Jewish educators compare and contrast what the three main English parties say and warn of 'serious concerns' in some areas

The umbrella body for Jewish schools has issued a precis summarising the education policies of Britain’s three main political parties amid warning that some could “adversely affect” Jewish education in the UK.

Partnerships for Jewish Schools (PaJeS), a division of the Jewish Leadership Council, published the briefing document this week, highlighting the commitments of the Conservatives, Labour and Liberal Democrats and what their promises may mean for faith schools in the UK.

A PaJeS spokeswoman said: “Whilst education may not be one of the key electoral issues in this election, it is troubling that hidden within some manifestos are proposals that could adversely affect a significant proportion of our schools.”

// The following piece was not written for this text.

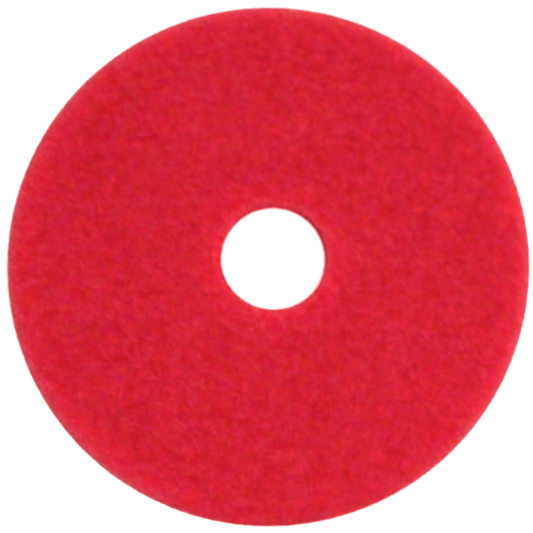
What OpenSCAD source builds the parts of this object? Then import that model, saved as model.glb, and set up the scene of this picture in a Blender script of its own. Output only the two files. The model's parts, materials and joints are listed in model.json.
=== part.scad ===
// Round non-woven buffing pad for a rotary floor machine: one die-cut disc of
// bonded crimped fibre with a round centre hole. It is reversible: either flat
// face can take the pad driver while the other runs on the floor.
//
// Frame: the origin is the centre of the hole, on the floor-side face.
// +Z runs along the hole's axis, from the floor side towards the driver side.

/* [Pad] */
// Outside diameter of the pad, across the cut rim
pad_diameter = 406.4; // [254:25.4:711.2]
// Thickness of the fibre web, face to face, at rest
pad_thickness = 25.4; // [12.7:0.1:38.1]

/* [Centre hole] */
// Diameter of the punched hole that takes the driver's centre lock
hole_diameter = 82.55; // [50.8:0.05:101.6]

/* [Cut edges] */
// Radius left on the rim's edges where the die has pinched the web
rim_rounding = 2.5; // [0.5:0.1:5]
// Radius left on the hole's edges by the punch
hole_rounding = 1.5; // [0.5:0.1:4]

/* [Finish] */
// Colour of the bonded fibre
pad_colour = "crimson"; // [crimson, firebrick, white, dodgerblue, seagreen, saddlebrown, black]

/* [Hidden] */
$fn = 180;
pad_radius = pad_diameter / 2;
hole_radius = hole_diameter / 2;

// One cut edge of the section: a straight wall with a round at each face.
// into_web is the way from the wall into the fibre: 1 is outward, -1 inward.
module cut_edge(wall_radius, into_web, rounding) {
    centre_radius = wall_radius + into_web * rounding;
    // The wall strip is as wide as the rounds, so it overlaps the middle.
    translate([centre_radius - rounding, rounding])
        square([2 * rounding, pad_thickness - 2 * rounding]);
    for (z = [rounding, pad_thickness - rounding])
        translate([centre_radius, z])
            circle(r = rounding);
}

// Section of the web from the hole's wall to the rim: x is radius, y is height.
module web_section() {
    middle_start = hole_radius + hole_rounding;
    middle_end = pad_radius - rim_rounding;
    // Full-height middle
    translate([middle_start, 0])
        square([middle_end - middle_start, pad_thickness]);
    cut_edge(hole_radius, into_web = 1, rounding = hole_rounding);
    cut_edge(pad_radius, into_web = -1, rounding = rim_rounding);
}

// The pad: the section turned once about the hole's axis.
module floor_pad() {
    color(pad_colour)
        rotate_extrude(convexity = 4)
            web_section();
}

floor_pad();
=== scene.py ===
"""Looks for the round non-woven floor pad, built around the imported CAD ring.

The pad is modelled as what it is: a lofty web of crimped, resin-bonded fibres, die-cut to a disc with a
punched hole. The plain CAD ring gives every size. The web's dense inside is one closed, lumpy shell, and
the open outer millimetres are real strands: fibre layers on both faces, cut fibres round the rim and
round the hole's wall, with binder beads scattered among them.
"""

import json
import math

import bpy
import numpy as np
from mathutils import Matrix, Vector


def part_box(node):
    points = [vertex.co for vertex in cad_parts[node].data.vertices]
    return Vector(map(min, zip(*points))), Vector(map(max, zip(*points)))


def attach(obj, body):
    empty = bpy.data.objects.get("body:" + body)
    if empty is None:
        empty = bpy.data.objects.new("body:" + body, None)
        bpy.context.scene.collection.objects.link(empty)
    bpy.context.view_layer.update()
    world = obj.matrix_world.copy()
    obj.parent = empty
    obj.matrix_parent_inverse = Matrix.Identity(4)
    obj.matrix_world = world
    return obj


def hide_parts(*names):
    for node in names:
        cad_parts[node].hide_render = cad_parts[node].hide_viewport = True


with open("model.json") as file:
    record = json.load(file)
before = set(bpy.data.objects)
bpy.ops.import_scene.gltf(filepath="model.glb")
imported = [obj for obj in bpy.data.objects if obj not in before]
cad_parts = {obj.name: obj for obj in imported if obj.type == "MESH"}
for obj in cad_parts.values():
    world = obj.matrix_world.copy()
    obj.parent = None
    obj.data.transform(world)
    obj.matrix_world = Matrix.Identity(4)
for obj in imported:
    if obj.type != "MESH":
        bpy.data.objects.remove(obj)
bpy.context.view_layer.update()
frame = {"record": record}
LO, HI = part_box("floor_pad")
HOLE = next(m for m in frame["record"]["mounts"] if m["name"] == "centre_hole")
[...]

Ofsted would be retained and strengthened by the Tories, but replaced by Labour and the Liberal Democrats. The Tories likewise say they would keep the 50 percent cap, whereby half of all school places at faith schools are “open places” allocated without reference to faith.

Labour has promised an arts pupil premium, free school meals at primary school, maximum class sizes of 30, and the transfer of academies into local authorities, but the party’s plans to “close the tax loopholes enjoyed by elite private schools” could impact fee-paying Jewish children.

Of most concern to PaJeS however was Labour’s statement that all schools will be subject to “a common rulebook” set out in legislation.

“This has been left quite vague,” the organisation said. “We have serious concerns as to what changes are intended within this common rulebook and how this would impact schools in general and faith schools in particular.”

PaJeS also took issue with the Lib Dems’ promise to mandate gender-neutral uniforms, saying it could “seriously challenge faith schools, even those that are same-sex,” while the party’s commitment to a “curriculum for life… may impact on the Relationship and Sex Education” legislation due to come into effect in 2020.